The problem we have in the denominations in the UK is you cannot lead anything unless you are first recognised by your denomination (Baptist, Anglican, Catholic, Methodist, URC etc) . . . you have to FIT before you can be a MISFIT, but not in the same way as in America . . . in both America and here it is recognised that people (especially young adults) have a suspicion of “institutions” and “hierarchy” that thinks it knows best and is going to tell them what to do.  We know this . . . but our “models” – going back to Graham Cray’s quote do not really give us the space / the freedom to explore beyond the walls . . . and yes, beyond a certain measure of control (someone else determining what you can and cannot do) what Church might look like.

If the Church of England genuinely asked the question “what would Church look like without our buildings?” where might that take us?  You can only really ask that kind of question nationally if you are IN . . . I do wonder how many “misfits” are getting on with stuff that is ministry, is what they are called to, and is making a difference, is authentic Christ like community . . . but apart from themselves, and those they are doing the stuff with – nobody else knows about it.

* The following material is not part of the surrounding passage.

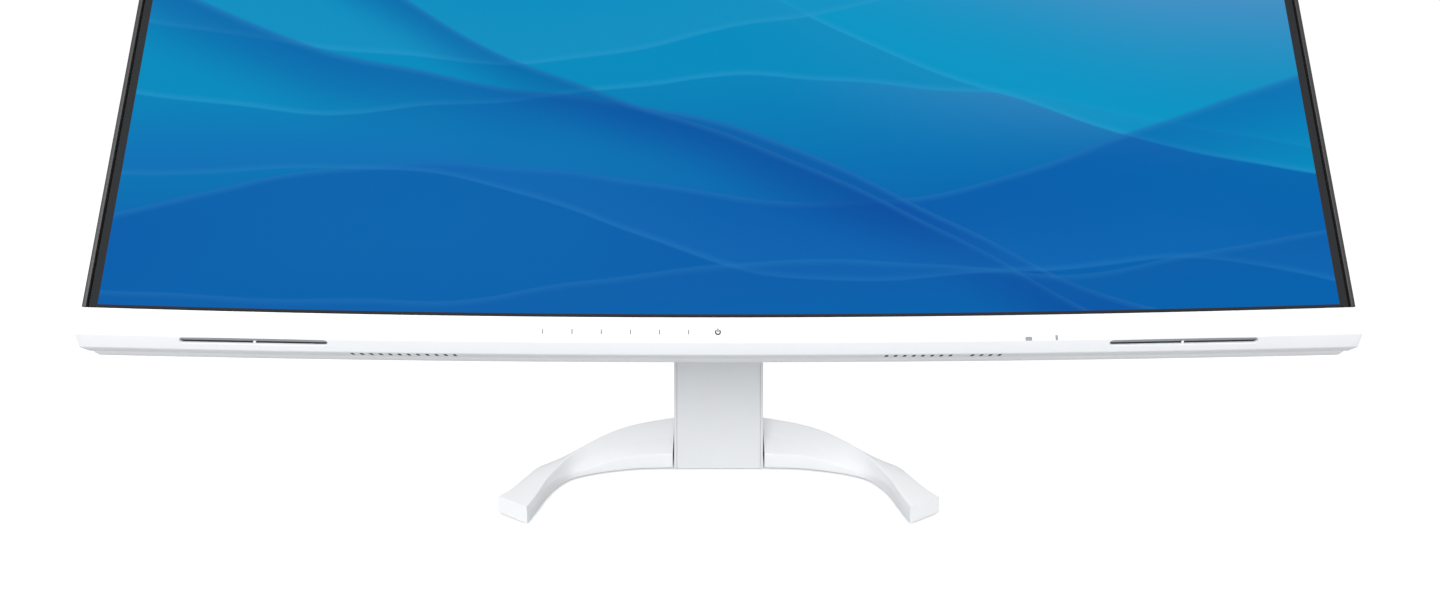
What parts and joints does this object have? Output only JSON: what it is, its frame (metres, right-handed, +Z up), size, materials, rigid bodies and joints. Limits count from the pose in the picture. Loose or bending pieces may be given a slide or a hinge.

3.  Does it matter who knows?  Everyone I know in leadership wants to know that they are doing ok.  Including myself.  It is not enough for most of us that the person who knows us is God.  We might say we have an “audience of ONE”, and Christian youth work dude Mike Pilavachi wrote a book about it.  However, we want and need (crave even) the affirmation of others.  This is not about getting ordained or about having a sense of call to the priesthood.  Irrespctive of differing views on that . . . whether we have that recognition or not, the desire for it from others continues . . . hence, people knowing (and not just knowing, but approving) matters to us.  Now, when that group was really small (say a bunch of nobodies in an upper room 2000 years ago) what others knew and approved did not matter . . . well, sort of did not matter . . . the early disciples continued to meet in the temple courts because all they knew was temple worship AND possibly more importantly, they waited (longer than they should have) in Jerusalem . . . it took a misfit and a radical maverick outsider (who, actually, was a transformed insider – but that is for another blog!) to get it all going.

Would the likes of Paul be welcome in the Church today?  Would a Peter?  IF I could really be myself . . . would I?

Sorry in advance, reading it back it feels like a bit of a mess . . . BIG respect for Dave Gibbons for stepping away from much of what was expected of Him . . . I would love to hear stories of leadership, stories of hope and stories of communities being transformed by people of whom nothing was expected . . . . who, BUT for the audience of one would never amount to anything.